What is Blue Economy?
The Blue Economy (BE) expresses the ultimate aim that a BE business model will shift society from scarcity to abundance with what is locally available, by tackling issues that cause environmental and related problems in new ways. The book highlights potential benefits in connecting and combining seemingly disparate environmental problems with open-source scientific solutions based upon physical processes common in the natural world, to create solutions that are both environmentally beneficial and have financial and wider social benefits.
The book proposes to focus on the generation of more value, instead of blindly cutting costs. This book aims to inspire entrepreneurs to adopt its insights, by demonstrating ways in which this can create economic benefits via job creation, reduced energy use, and more revenue streams from each step of the process, at the same time benefiting the communities involved. Every chapter offers many examples of how it can be done. I have read the Dutch version, but the book has now been translated into over 30 languages, so you can probably find one that is easy to read for you.
This video explains the BE in 3.5 minutes.
What are the principles of Blue Economy?
On the site of theblueeconomy.org, you can find a list of 21 principles:
- Solutions are first and foremost based on physics. Deciding factors are Pressure and Temperature as found on site.
- Substitute something with nothing – question any resource regarding its necessity for production.
- Natural systems cascade nutrients, matter, and energy – waste does not exist. Any by-product is the source for a new product.
- Nature evolved from a few species to a rich biodiversity. Wealth means diversity. Industrial standardization is the contrary.
- Nature provides room for entrepreneurs who do more with less. Nature is contrary to monopolization.
- Gravity is the main source of energy; solar energy is the second renewable fuel.
- Water is the primary solvent.
- In nature, the constant is change. Innovations take place in every moment.
- Nature only works with what is locally available.
- Nature responds to basic needs and then evolves from sufficiency to abundance. The present economic model relies on scarcity as a basis for production and consumption.
- Natural systems are non-linear.
- In nature, everything is biodegradable – it is just a matter of time.
- In natural systems, everything is connected and evolving towards symbiosis.
- Natural systems share risks. Any risk is a motivator for innovations.
- In nature, water, air, and soil are the commons, free and abundant.
- In nature, one process generates multiple benefits.
- Nature is efficient. Therefore, sustainable businesses maximize the use of available material and energy, which reduces the unit price for the consumer.
- Nature searches for the optimum for all involucrated elements.
- In nature, negatives are converted into positives. Problems are opportunities.
- Nature searches for economies of scope. One natural innovation carries various benefits for all.

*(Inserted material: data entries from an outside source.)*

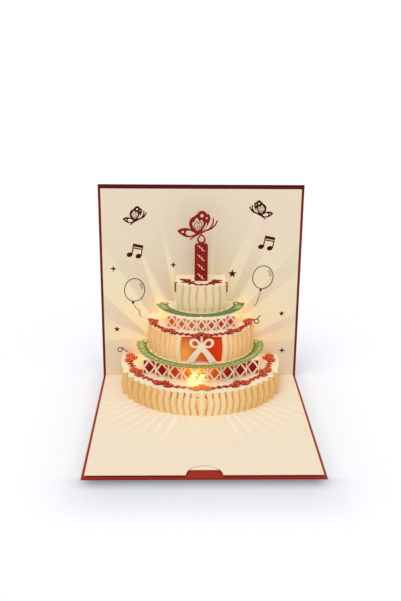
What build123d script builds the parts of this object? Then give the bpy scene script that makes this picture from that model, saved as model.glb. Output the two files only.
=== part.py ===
from build123d import *
import math
import os

# Card: a folded cover with a cream page inside, opened to a right angle and standing on its base half.
# Millimetres, X to the right, Y to the back, Z up, origin under the middle of the base.
card_width = 150.0
base_depth = 152.0
back_height = 152.0
cover_thick = 0.8
cover_fold_radius = 0.6
page_thick = 0.35
page_side_margin = 1.9
page_front_margin = 2.2
page_top_margin = 3.0
pocket_gap = 0.9
notch_radius = 11.4

# Pocket under the base half of the page, with its tape strips and the card that slides in it
tape_width = 7.0
tape_edge_margin = 2.0
message_thick = 0.4
message_setback = 7.1
message_side_gap = 3.1
message_rear_gap = 6.55

# Cake paper and what every folded wall shares
sheet = 0.35
foot_length = 3.0
foot_every = 3
wave_runs = 5
tab_length = 10.0
wall_tab_drop = 7.0
wall_tab_margin = 2.0
overrun = 50.0

# Bottom tier: height of its top over the page, how far it stands out from the middle tier, and its well.
# Its strips are counted on one side, and the outermost one ends at the reach share of the radius.
bottom_height = 17.6
bottom_centre_out = 10.2
bottom_step_out = 21.1
bottom_edge_inset = 0.5
bottom_well = 30.0
bottom_strip_count = 12
bottom_reach_share = 0.94
bottom_slot = 0.95
bottom_wave = 0.95

# Pierced band that stands on the bottom tier and carries the middle one
lower_band_height = 12.9
lower_band_ahead = 0.4
lower_band_curve = 70.0
lower_band_panels = 9
lower_band_inset = 0.2
lower_deck_margin = 3.1
lower_deck_well = 25.0
lower_backing_gap = 5.8

# Middle tier
middle_height = 20.2
middle_centre_out = 11.5
middle_radius = 39.4
middle_edge_inset = 0.4
middle_well = 20.0
middle_strip_count = 6
middle_reach_share = 0.982
middle_slot = 0.8
middle_wave = 0.7
middle_post = 4.1
window_half = 14.2
window_backing_gap = 4.6
window_backing_margin = 1.4
window_backing_play = 0.2

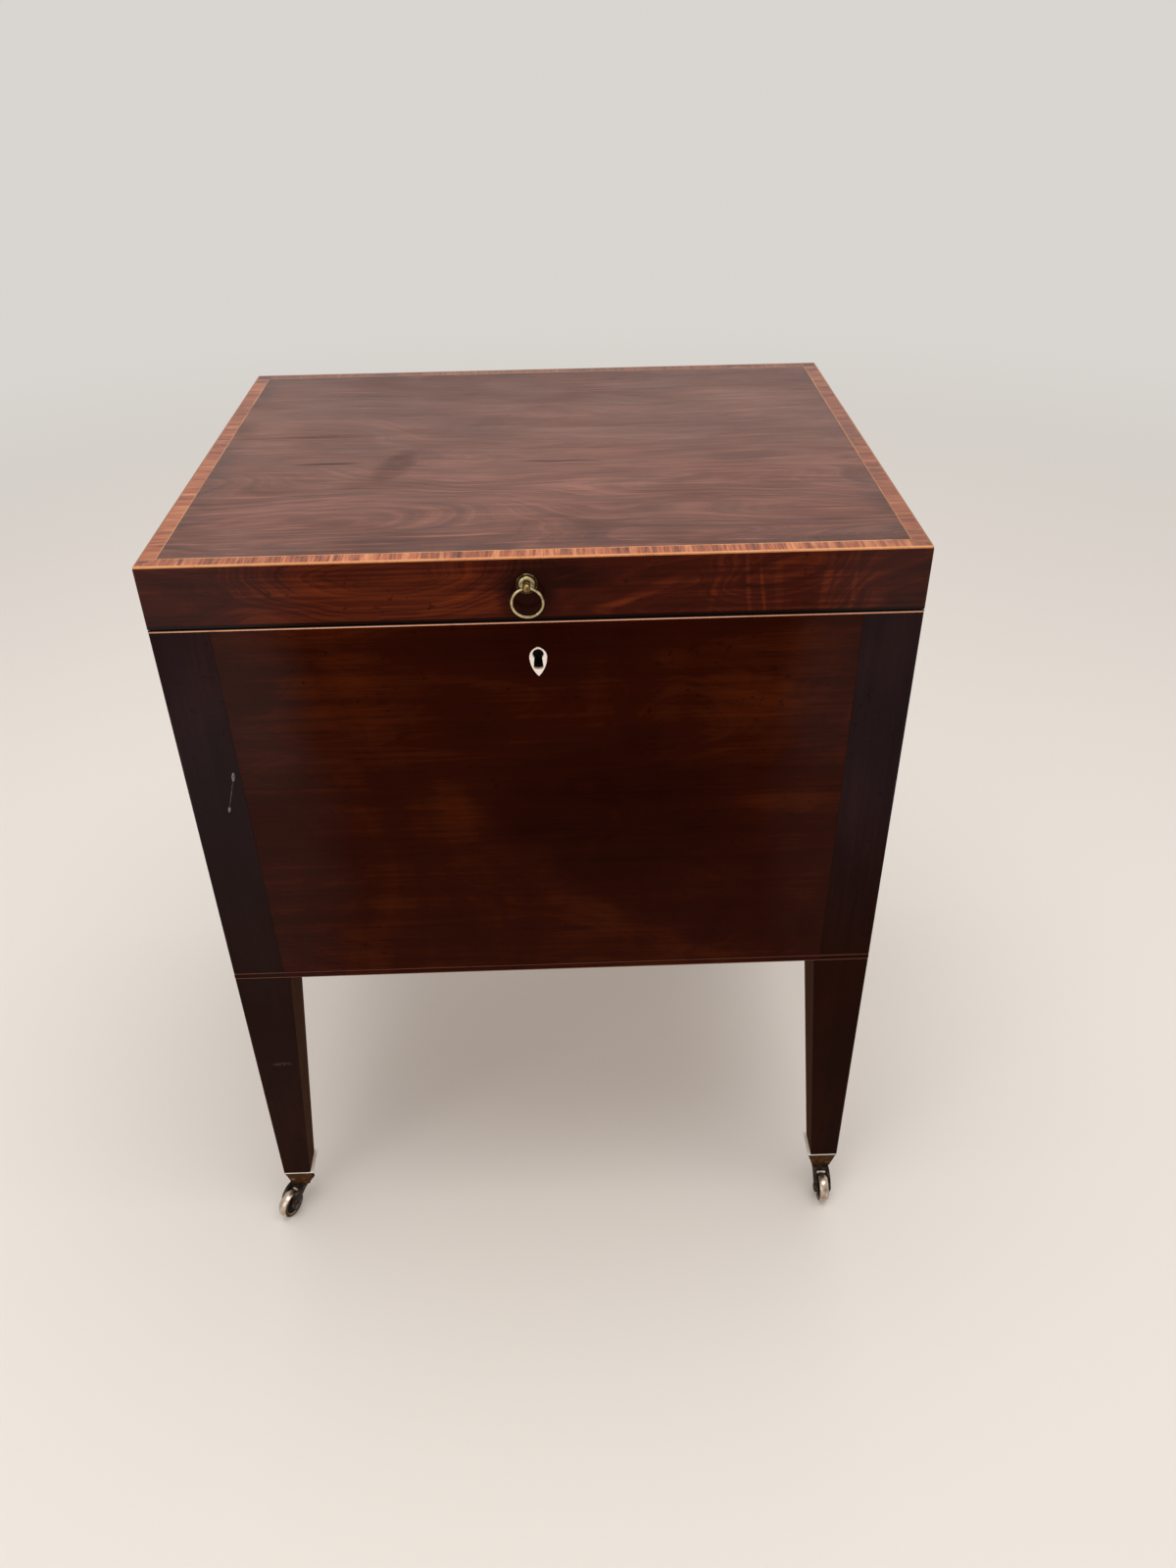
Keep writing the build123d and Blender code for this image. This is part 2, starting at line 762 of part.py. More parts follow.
def castor_axis(corner):
    """Where a castor's pivot stands in plan: under the middle of the foot."""
    sx, sy = corners[corner]
    return sx * (half_width - foot_centre), sy * (half_depth - foot_centre)


def castor_plate(corner):
    """A castor's square plate and the tapering horn below it, bored for the pivot."""
    sx, sy = corners[corner]
    x, y = castor_axis(corner)
    plate = corner_block(corner, (0, plate_size), (0, plate_size), plate_top - plate_thickness, plate_top)
    edge = (plate_size - horn_top) / 2
    centre = Pos(sx * (half_width - edge - horn_top / 2), sy * (half_depth - edge - horn_top / 2), 0)
    upper = centre * Pos(0, 0, plate_top - plate_thickness) * Rectangle(horn_top, horn_top)
    lower = Pos(x, y, horn_end) * Rectangle(horn_bottom, horn_bottom)
    plate += loft([lower, upper])
    return plate - rod(x, y, horn_end - overcut, plate_top + overcut, pivot_radius)


def castor_pivot(corner):
    """The headed spindle that holds a fork up and runs into the foot of the leg."""
    x, y = castor_axis(corner)
    under = crown_top - crown_thickness - pivot_end_gap
    spindle = rod(x, y, under, plate_top + pivot_reach, pivot_radius)
    return spindle + rod(x, y, under - pivot_head_height, under, pivot_head_radius)


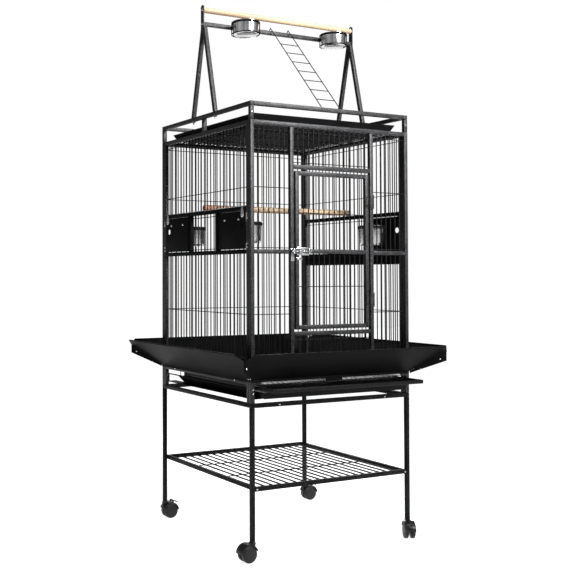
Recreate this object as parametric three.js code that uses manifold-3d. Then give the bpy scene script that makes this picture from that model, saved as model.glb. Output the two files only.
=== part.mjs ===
// Bird cage on a wheeled stand, with an open play top. Millimetres, +Z up, front towards -Y.
// The origin is on the floor, under the middle of the cage.
import * as THREE from 'three';
import { mergeVertices } from 'three/addons/utils/BufferGeometryUtils.js';
import Module from 'manifold-3d';

const wasm = await Module();
wasm.setup();

// Driving dimensions
const bodyWidth = 610;
const bodyDepth = 565;
const rimTop = 1370;
const totalHeight = 1730;
const playWidth = 605;
const guardWidth = 810;
const guardDepth = 780;
const tube = 13;
const wire = 3;
const wirePitch = 20;
const grillePitch = 30;
const sheet = 1.5;
const gap = 0.3;

// Heights of the levels, from the floor up
const wheelRadius = 25;
const casterTop = 60;
const shelfTop = 218;
const standTop = 465;
const panelBottom = 521;
const guardBottom = 536;
const guardTop = 620;
const trayBottom = 478.5;
const trayTop = 500;
const grateBottom = 504.5;
const grateTop = 516.5;
const bandBottom = 912;
const bandTop = 1056;
const lowerCrossWire = 729;
const upperCrossWire = 1113;
const bodyTop = 1314;

// Half sizes that many pieces share
const halfWidth = bodyWidth / 2;
const halfDepth = bodyDepth / 2;
const wallX = halfWidth - tube / 2;
const wallY = halfDepth - tube / 2;

const hammertone = { color: 0x55575a, roughness: 0.5, metalness: 0.55 };
const satinBlack = { color: 0x1d1e20, roughness: 0.45, metalness: 0.4 };
const wireFinish = { color: 0x3c3e41, roughness: 0.45, metalness: 0.6 };
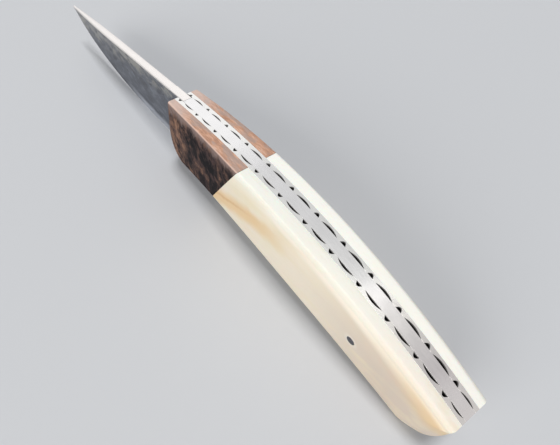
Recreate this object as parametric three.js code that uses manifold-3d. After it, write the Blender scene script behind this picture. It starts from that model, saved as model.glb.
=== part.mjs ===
// Folding pocket knife with a slip joint, shown open and standing spine up.
//
// Millimetres. The knife is drawn in its own frame: the origin lies on the spine at the front
// end of the handle, +X runs forward along the blade's spine, +Y is the left side, +Z is up.
// Side outlines are 2D points (x, z). The last lines turn the whole knife about Y until the
// blade's edge and the handle's lower rear corner lie level, and put the origin under its middle.

import * as THREE from 'three';
import { mergeVertices } from 'three/addons/utils/BufferGeometryUtils.js';
import Module from 'manifold-3d';

const wasm = await Module();
wasm.setup();

// Handle outline
const HANDLE_LENGTH = 115.2; // along X, from the front of the spine to the top of the butt
const SPINE_DROP = 24.4; // how far the arched spine falls by the butt
const SPINE_EARLY_SHARE = 0.59; // part of that fall that follows a plain parabola
const FRONT_HEIGHT = 22.5; // spine to belly behind the front end
const FRONT_SLANT = 5.7; // how far the front end is pulled forward in its upper half
const FRONT_SLANT_SHARE = 0.47; // depth of that pull, in the front height
const NOSE_REACH = 13.0; // pull of the rounded lower front corner
const FRONT_ROUND = 5.0; // where that corner meets the belly, behind the front
const BELLY_FLAT_RUN = 19.0; // level pull of the belly behind the front corner
const BELLY_REAR_RUN = 33.0; // sloping pull of the belly ahead of the rear corner
const BELLY_REAR_SLOPE = THREE.MathUtils.degToRad(15);
const BUTT_SETBACK = 12.6; // lower rear corner, ahead of the top of the butt
const BUTT_HEIGHT = 14.2; // lower rear corner, below the top of the butt
const BUTT_LEAN = THREE.MathUtils.degToRad(15.8);
const BUTT_STRAIGHT = 6.1; // pull of the butt's straight upper end
const BUTT_ROUND = 10.1; // pull of the butt's rounded lower end

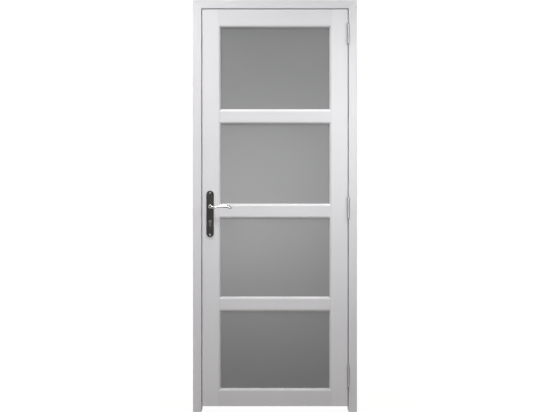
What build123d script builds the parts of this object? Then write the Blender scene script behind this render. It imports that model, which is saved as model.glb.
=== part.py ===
from build123d import *
from math import atan, degrees, sqrt
import os

# A glazed door leaf hung in its own painted timber frame, closed.
# X runs along the wall from the latch side to the hinge side, Y from the front to the back,
# Z up from the floor. The origin lies on the outer side of the hinge jamb, at floor level and
# halfway through the depth of the frame. All sizes are in millimetres.

# Leaf
LEAF_WIDTH = 747.0
LEAF_HEIGHT = 2040.0
LEAF_THICKNESS = 40.0
STILE_WIDTH = 93.0
TOP_RAIL_HEIGHT = 93.0
BOTTOM_RAIL_HEIGHT = 89.5
BAR_HEIGHT = 75.0
LOWER_BAR_CENTRE = 524.0  # this and the next are above the bottom of the leaf
MIDDLE_BAR_CENTRE = 1002.5
UPPER_BAR_DROP = 551.0  # from the top of the leaf to the middle of the bar
BAR_SETBACK = 2.0  # the bars' faces lie behind those of the stiles and rails
LATCH_BEVEL = 2.0  # the latch edge leans in by this much from front to back

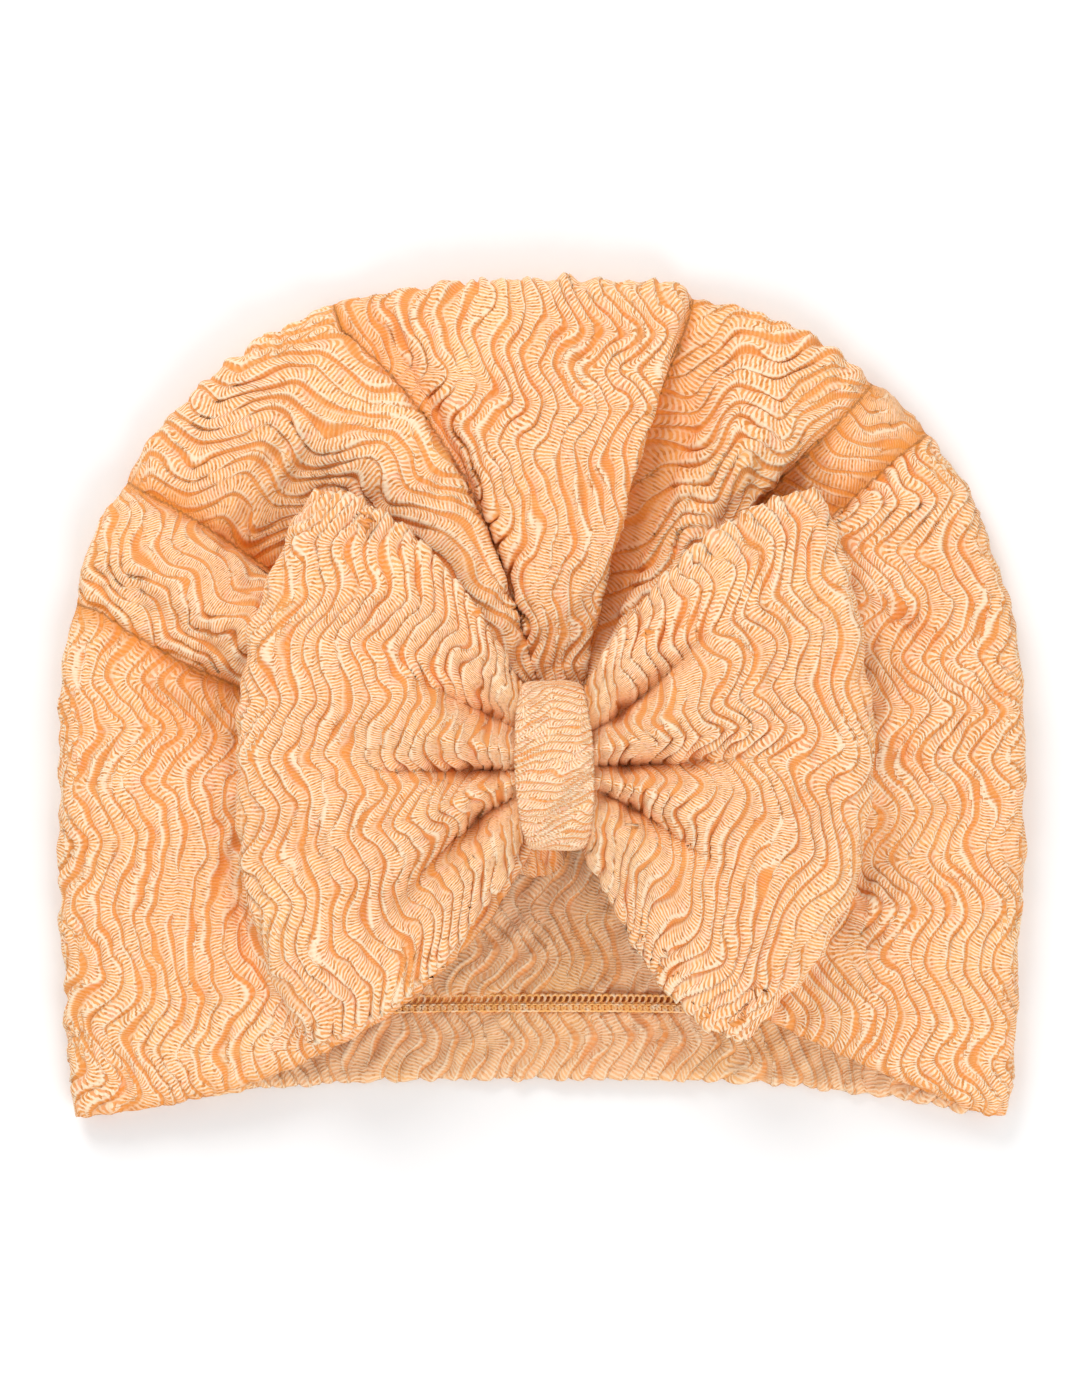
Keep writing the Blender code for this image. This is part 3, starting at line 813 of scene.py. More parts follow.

- Respond to basic needs with what you have, introducing innovations inspired by nature, generating multiple benefits, including jobs and social capital, offering more with less.
What is the difference between Circular Economy and Blue Economy?
Well, there are other concepts that relate to CE and BE too: cradle2cradle and biomimicry. Circle-economy.com says that the circular-economy concept is based on a rich tradition that started around 1970. It incorporates schools of thought including cradle to cradle, industrial ecology, biomimicry, and blue economy.
It believes that “circular economy currently provides the most holistic and innovative approach to how we should organize our society, businesses and personal lives in order to be future-proof. The concept challenges us to approach economic, social and ecological challenges from a systems perspective, to prevent solving one issue (for example, energy use) while having a negative impact on another (for example, health).”
Conclusion Blue Economy
I like how these concepts make you change the way you think about production, consumption and our relation to nature. What I liked best about the book The Blue Economy is the fact that there is no waste in nature; any by-product is the source for a new product. That makes me feel the urge to rethink what we consider waste. I like how the book and the video show how that works. I feel this book gives me more practical examples than what I found in my search for information on CE, as that only talked about big brands and multinationals. So, overall, I think CE is the bigger picture while BE is the smaller-scale version with practical tools.